» **WRITTEN INSTRUCTION**
Repeat exactly the lines between and including those that contain "thin_out.ratio = CAVITY_DETAIL_SHARE" and "cad_parts[obj.name] = obj". Output no other line.

Dataset excerpt
________________

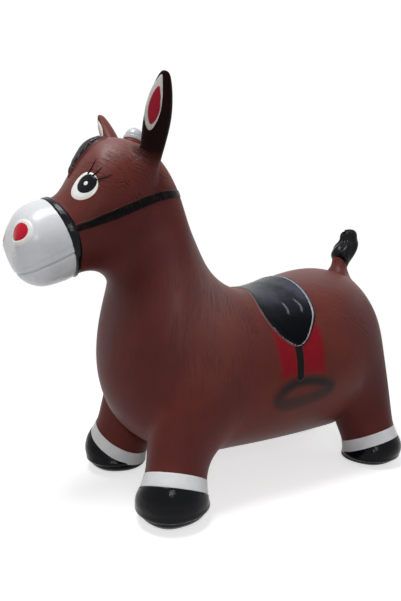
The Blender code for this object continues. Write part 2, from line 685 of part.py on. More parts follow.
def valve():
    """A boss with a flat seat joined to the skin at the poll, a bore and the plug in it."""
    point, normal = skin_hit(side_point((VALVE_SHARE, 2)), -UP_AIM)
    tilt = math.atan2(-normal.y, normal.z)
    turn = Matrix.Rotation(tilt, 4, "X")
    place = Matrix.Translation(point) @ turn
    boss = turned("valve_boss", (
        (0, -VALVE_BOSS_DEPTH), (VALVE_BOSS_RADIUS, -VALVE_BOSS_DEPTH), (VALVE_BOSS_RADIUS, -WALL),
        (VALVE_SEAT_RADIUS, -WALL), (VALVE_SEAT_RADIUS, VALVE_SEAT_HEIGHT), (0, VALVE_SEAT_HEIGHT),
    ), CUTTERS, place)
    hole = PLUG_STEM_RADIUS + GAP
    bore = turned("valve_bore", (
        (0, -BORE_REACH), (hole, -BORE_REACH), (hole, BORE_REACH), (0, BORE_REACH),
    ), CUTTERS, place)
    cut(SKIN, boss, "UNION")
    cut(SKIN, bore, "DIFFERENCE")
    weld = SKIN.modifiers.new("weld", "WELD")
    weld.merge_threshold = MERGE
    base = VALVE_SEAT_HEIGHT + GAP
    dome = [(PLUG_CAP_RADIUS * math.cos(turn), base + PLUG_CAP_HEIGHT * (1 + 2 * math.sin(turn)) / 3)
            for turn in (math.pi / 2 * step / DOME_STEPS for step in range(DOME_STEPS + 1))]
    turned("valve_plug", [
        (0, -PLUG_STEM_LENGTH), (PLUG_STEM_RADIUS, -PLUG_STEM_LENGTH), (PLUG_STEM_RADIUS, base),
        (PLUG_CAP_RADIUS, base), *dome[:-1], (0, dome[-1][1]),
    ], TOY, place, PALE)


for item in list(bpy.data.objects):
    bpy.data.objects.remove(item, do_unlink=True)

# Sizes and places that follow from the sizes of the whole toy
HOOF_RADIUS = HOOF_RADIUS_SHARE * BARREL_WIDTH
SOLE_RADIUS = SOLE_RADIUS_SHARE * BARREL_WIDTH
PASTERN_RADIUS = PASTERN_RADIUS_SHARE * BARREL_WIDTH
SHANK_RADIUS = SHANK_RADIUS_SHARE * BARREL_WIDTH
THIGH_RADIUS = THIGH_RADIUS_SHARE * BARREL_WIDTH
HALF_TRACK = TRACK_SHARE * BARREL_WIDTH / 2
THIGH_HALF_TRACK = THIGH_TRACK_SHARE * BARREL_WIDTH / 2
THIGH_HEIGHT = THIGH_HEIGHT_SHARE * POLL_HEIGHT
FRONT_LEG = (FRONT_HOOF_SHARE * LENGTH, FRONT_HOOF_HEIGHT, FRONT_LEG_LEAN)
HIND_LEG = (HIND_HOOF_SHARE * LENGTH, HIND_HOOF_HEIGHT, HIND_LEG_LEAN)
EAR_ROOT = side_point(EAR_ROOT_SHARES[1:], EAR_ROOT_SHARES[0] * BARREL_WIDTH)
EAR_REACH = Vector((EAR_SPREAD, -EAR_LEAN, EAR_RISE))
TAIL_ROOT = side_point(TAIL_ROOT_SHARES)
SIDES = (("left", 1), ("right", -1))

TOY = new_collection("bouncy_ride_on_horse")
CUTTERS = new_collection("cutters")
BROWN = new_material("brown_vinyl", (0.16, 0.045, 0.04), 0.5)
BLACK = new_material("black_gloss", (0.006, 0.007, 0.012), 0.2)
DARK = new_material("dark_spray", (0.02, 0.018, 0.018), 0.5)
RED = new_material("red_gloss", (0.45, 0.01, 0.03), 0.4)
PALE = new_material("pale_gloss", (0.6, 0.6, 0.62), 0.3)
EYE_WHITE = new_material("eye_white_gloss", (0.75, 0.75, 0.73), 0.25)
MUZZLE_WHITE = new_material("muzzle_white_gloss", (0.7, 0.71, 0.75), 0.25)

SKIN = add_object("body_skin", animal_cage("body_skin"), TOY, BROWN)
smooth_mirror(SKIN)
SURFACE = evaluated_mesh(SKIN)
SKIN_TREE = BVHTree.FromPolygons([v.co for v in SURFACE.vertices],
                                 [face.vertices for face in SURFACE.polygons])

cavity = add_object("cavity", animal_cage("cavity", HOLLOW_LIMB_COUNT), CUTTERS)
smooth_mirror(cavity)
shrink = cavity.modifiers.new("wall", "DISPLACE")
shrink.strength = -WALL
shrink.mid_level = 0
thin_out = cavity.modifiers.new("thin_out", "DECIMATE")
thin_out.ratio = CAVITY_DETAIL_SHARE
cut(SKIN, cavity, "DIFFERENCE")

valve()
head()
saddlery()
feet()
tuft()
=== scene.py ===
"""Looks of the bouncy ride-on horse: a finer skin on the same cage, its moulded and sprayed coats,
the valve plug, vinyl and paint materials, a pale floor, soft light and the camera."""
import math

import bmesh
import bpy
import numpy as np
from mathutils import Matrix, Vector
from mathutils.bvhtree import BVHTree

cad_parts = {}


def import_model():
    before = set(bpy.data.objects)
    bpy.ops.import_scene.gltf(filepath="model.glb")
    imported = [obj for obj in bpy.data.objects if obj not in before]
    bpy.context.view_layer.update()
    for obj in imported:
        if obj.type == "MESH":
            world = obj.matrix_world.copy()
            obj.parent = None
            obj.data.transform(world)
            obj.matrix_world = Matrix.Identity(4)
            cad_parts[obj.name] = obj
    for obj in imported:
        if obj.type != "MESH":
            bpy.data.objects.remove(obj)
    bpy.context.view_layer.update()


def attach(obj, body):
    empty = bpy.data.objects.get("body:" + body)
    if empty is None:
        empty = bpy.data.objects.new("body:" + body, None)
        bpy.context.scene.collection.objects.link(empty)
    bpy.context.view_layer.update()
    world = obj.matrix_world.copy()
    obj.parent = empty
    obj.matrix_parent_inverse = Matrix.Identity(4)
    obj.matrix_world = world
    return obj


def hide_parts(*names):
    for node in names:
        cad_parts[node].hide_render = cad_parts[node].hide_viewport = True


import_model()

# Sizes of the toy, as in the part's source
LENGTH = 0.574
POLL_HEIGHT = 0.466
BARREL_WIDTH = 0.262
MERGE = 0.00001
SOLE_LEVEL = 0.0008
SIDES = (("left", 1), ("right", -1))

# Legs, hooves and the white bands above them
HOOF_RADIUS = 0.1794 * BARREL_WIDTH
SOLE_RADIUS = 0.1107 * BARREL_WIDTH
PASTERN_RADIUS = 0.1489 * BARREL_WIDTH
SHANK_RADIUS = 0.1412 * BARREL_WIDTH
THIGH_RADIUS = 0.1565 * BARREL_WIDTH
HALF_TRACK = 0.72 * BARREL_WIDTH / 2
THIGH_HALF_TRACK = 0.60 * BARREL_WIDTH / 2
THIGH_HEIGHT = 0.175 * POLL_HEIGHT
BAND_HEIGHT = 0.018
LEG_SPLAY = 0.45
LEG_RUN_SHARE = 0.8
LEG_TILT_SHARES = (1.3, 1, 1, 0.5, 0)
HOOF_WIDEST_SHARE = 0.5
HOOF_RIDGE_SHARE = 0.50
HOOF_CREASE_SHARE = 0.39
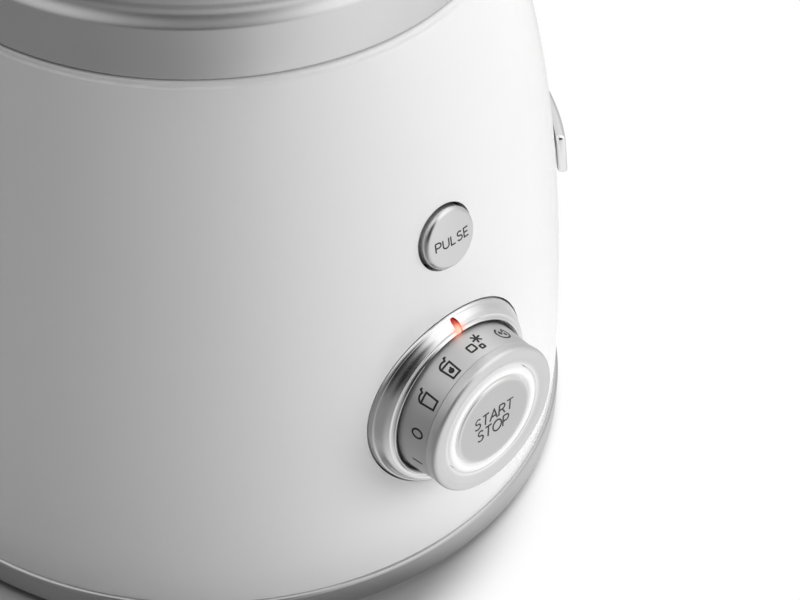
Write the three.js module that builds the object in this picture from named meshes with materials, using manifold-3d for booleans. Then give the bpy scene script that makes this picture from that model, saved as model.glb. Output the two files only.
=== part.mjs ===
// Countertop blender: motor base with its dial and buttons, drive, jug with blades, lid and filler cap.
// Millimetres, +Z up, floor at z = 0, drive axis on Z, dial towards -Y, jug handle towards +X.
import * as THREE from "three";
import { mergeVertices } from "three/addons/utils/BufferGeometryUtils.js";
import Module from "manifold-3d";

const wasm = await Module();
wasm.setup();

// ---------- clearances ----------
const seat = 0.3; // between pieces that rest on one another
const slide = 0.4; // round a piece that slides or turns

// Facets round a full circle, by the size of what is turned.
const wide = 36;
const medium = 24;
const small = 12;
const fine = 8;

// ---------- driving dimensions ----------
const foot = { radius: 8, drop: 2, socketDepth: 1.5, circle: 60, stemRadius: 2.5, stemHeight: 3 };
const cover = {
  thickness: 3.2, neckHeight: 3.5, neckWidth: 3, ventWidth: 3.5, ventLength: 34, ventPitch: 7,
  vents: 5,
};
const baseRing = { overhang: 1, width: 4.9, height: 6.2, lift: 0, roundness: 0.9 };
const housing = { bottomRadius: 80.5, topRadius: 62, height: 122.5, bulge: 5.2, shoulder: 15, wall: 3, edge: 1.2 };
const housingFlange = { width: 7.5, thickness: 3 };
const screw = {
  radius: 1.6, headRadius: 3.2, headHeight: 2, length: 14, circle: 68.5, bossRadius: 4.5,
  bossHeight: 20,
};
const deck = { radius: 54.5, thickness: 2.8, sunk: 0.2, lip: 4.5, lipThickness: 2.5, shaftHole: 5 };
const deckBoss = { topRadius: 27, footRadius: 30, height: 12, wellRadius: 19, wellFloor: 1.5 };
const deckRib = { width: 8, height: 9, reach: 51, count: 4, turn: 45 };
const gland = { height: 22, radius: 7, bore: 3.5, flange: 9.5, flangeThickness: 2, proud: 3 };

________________

» **ANSWER TO THIS TASK**
thin_out.ratio = CAVITY_DETAIL_SHARE
cut(SKIN, cavity, "DIFFERENCE")

valve()
head()
saddlery()
feet()
tuft()
=== scene.py ===
"""Looks of the bouncy ride-on horse: a finer skin on the same cage, its moulded and sprayed coats,
the valve plug, vinyl and paint materials, a pale floor, soft light and the camera."""
import math

import bmesh
import bpy
import numpy as np
from mathutils import Matrix, Vector
from mathutils.bvhtree import BVHTree

cad_parts = {}


def import_model():
    before = set(bpy.data.objects)
    bpy.ops.import_scene.gltf(filepath="model.glb")
    imported = [obj for obj in bpy.data.objects if obj not in before]
    bpy.context.view_layer.update()
    for obj in imported:
        if obj.type == "MESH":
            world = obj.matrix_world.copy()
            obj.parent = None
            obj.data.transform(world)
            obj.matrix_world = Matrix.Identity(4)
            cad_parts[obj.name] = obj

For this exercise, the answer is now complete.